## WHAT THE TASK ASKS
Verbatim output of all the material below is required.

## SUPPLIED MATERIAL
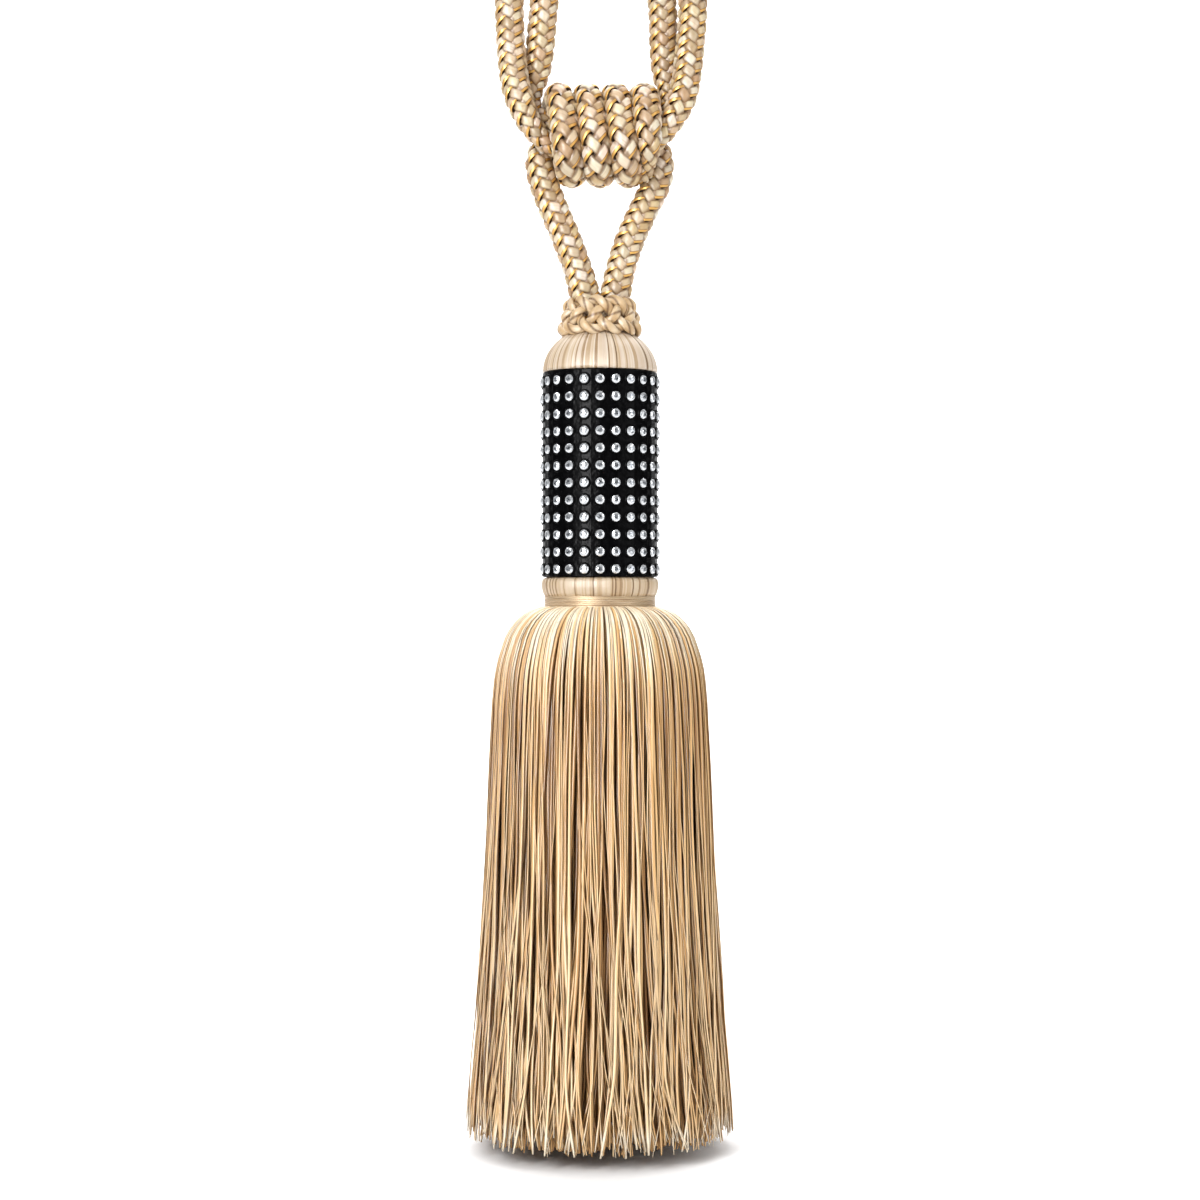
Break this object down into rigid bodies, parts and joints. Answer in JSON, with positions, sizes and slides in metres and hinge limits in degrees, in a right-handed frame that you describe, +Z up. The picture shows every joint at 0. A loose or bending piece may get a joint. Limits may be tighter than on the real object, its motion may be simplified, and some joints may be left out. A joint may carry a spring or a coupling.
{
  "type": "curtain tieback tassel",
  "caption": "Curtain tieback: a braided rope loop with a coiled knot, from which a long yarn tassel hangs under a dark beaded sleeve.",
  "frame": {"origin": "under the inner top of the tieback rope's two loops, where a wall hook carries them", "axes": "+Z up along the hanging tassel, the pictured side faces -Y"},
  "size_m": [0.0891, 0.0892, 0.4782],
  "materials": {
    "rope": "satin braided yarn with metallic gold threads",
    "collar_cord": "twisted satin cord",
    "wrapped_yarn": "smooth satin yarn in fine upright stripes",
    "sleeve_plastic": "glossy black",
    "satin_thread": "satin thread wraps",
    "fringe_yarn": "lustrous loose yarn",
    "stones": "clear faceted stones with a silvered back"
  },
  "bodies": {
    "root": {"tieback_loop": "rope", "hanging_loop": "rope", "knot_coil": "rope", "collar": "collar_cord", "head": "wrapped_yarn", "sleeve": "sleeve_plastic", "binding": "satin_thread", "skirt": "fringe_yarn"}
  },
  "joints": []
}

## PROBLEM SOLUTION
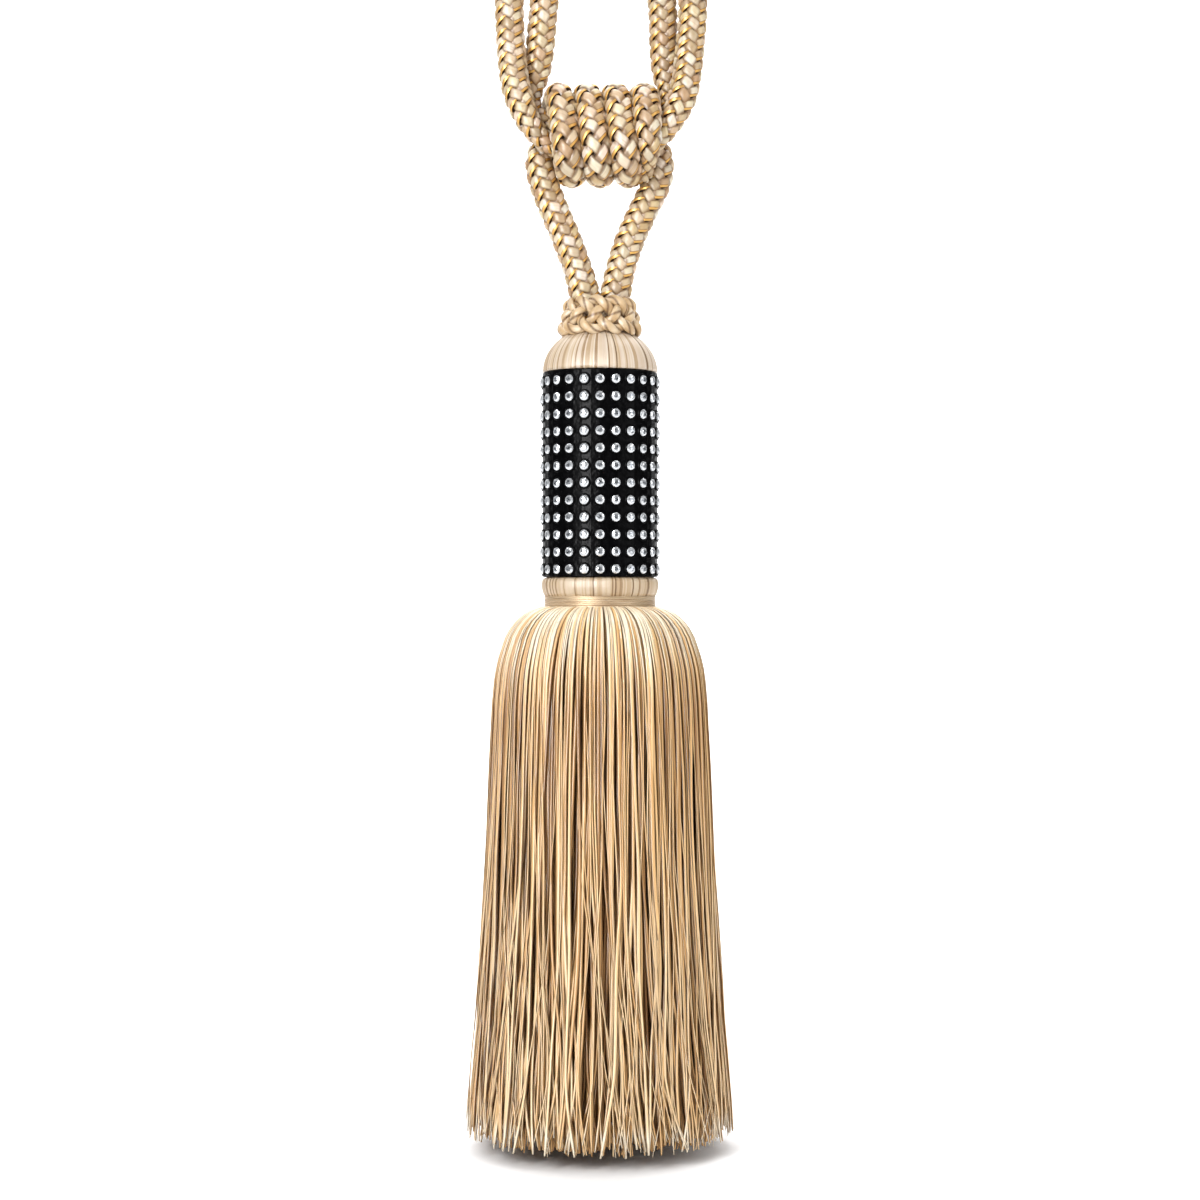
Break this object down into rigid bodies, parts and joints. Answer in JSON, with positions, sizes and slides in metres and hinge limits in degrees, in a right-handed frame that you describe, +Z up. The picture shows every joint at 0. A loose or bending piece may get a joint. Limits may be tighter than on the real object, its motion may be simplified, and some joints may be left out. A joint may carry a spring or a coupling.
{
  "type": "curtain tieback tassel",
  "caption": "Curtain tieback: a braided rope loop with a coiled knot, from which a long yarn tassel hangs under a dark beaded sleeve.",
  "frame": {"origin": "under the inner top of the tieback rope's two loops, where a wall hook carries them", "axes": "+Z up along the hanging tassel, the pictured side faces -Y"},
  "size_m": [0.0891, 0.0892, 0.4782],
  "materials": {
    "rope": "satin braided yarn with metallic gold threads",
    "collar_cord": "twisted satin cord",
    "wrapped_yarn": "smooth satin yarn in fine upright stripes",
    "sleeve_plastic": "glossy black",
    "satin_thread": "satin thread wraps",
    "fringe_yarn": "lustrous loose yarn",
    "stones": "clear faceted stones with a silvered back"
  },
  "bodies": {
    "root": {"tieback_loop": "rope", "hanging_loop": "rope", "knot_coil": "rope", "collar": "collar_cord", "head": "wrapped_yarn", "sleeve": "sleeve_plastic", "binding": "satin_thread", "skirt": "fringe_yarn"}
  },
  "joints": []
}